Furthermore, it is commonly assumed that the observed differences in strength between sexes is inherent, but a "substantial body of research shows that women are systematically discouraged from physical activity and sports from the day they were born" (p.36).
Differences in physical training are profound and go well beyond a few hours on a sports field or at a gym. Women's approach to physical tasks hobbles them; they do not use the full potential of their bodies. Women are taught to occupy less space and avoid getting hurt. Women take themselves to be the object, rather than the originator, of movement. In other words, discrimination is built into our bodies. (p.36)
|Crossfitter. Photo from List09.|
There are also different requirements based on age. To illustrate, men over the age of 50 in the military have lower physical requirements for exercises such as curl-ups and the 1.5 mile run than do women between the ages of 17-19 (Goodell, 2010). This again, serves to include men who are below average while excluding all women regardless of their ability. The US Military recognizes that older men are unable to complete physical tasks with the same intensity as men in their twenties but I have yet to hear an argument against men over 50 in the military. This is beyond a double-standard, it speaks to a fundamental assumption that all men have more value than any woman.

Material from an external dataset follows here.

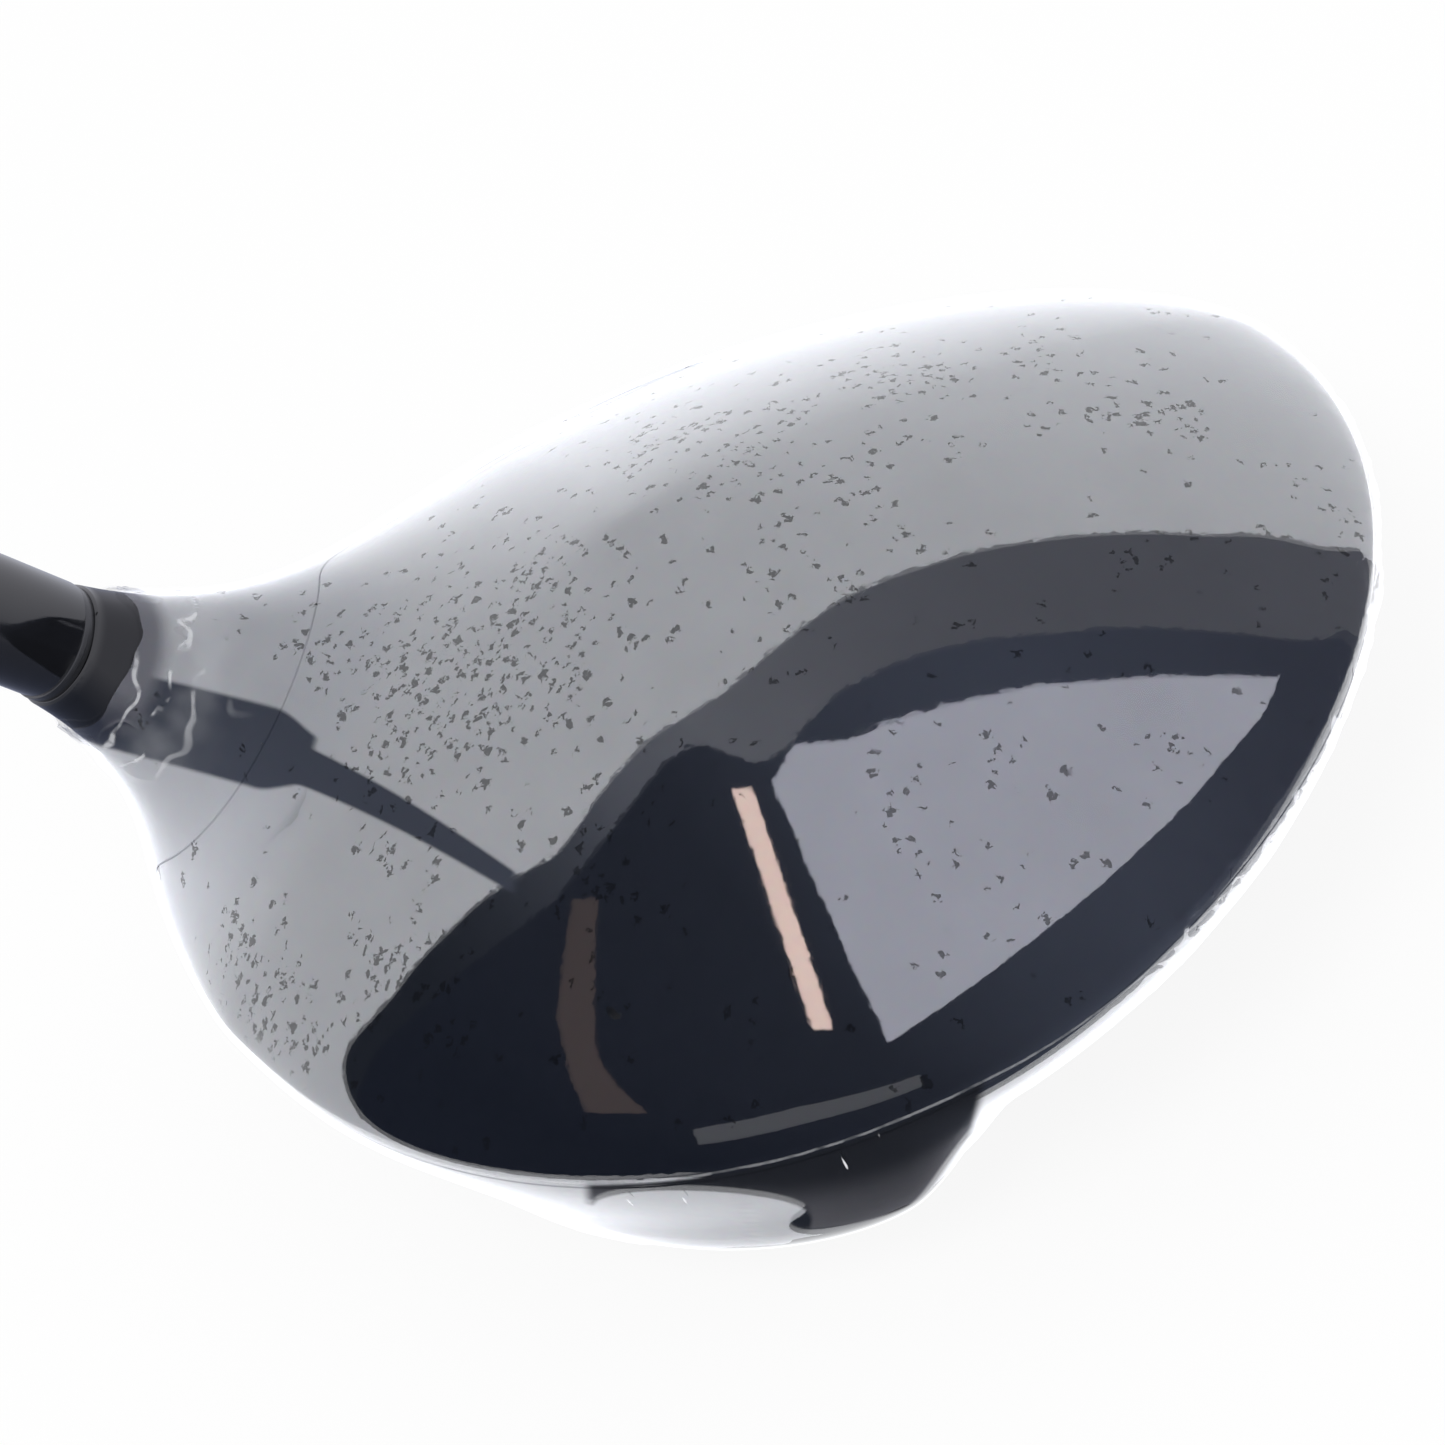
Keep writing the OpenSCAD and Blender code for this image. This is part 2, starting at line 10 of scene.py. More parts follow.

Canada, Australia and most Western European countries (excluding Britain) have already allowed women in combat positions. Unless there is something distinctly different about American women that makes them far less physically competent I'm not sure what the big deal is. Goodell (2010) mentions in her article that in the Vietnamese military they decided that women would carry all of the gear because their women had better endurance and complained less during long journeys. Insert feminist joke here. So continues the 'crisis of masculinity' where there are increasingly fewer arenas that are exclusive to men. With every (+) in the column for women it appears to be a (-) for men. In my opinion, the fear stems not from including women but from expanding what it means to be a man. If a woman can be both strong and weak, sensitive and aggressive then the dividing line between man and woman gets blurrier. I think what this topic should create is NOT a dialogue about where women belong but about the confining nature of masculinity and where can men go from here?
*Side note: Parker, as with many other critics, argues that putting women in situations where they could possibly be tortured and raped is unacceptable. She believes that rape against men fails to "hold the same appeal" as rape against women. I am going to go on a limb and say that men who have been raped are equally as traumatized, and maybe more (in a different manner), because it is something that most men never think will happen to them. As women we are socialized to fear rape but it is not presented as a viable fear for men, young or old. If the worst thing that many boys and men think is to be compared to a girl and feminized by their brethren then actually experiencing physical demasculinization must cause irreparable psychological damage. In this instance, I ask Parker and her allies if placing women in such danger is a "terrible idea" then why don't we think twice about putting men in that same danger? If it is assumed that women's bodies are not designed to withstand violence then the opposite assumption means that men's bodies are inherently designed for violence. Sounds like a raw deal for all of us.
Goodell, M. (2010). Physical-Strength Rationales for De Jure Exclusion of Women from Military Combat Positions. Seattle University Law Review, 34, 17-50.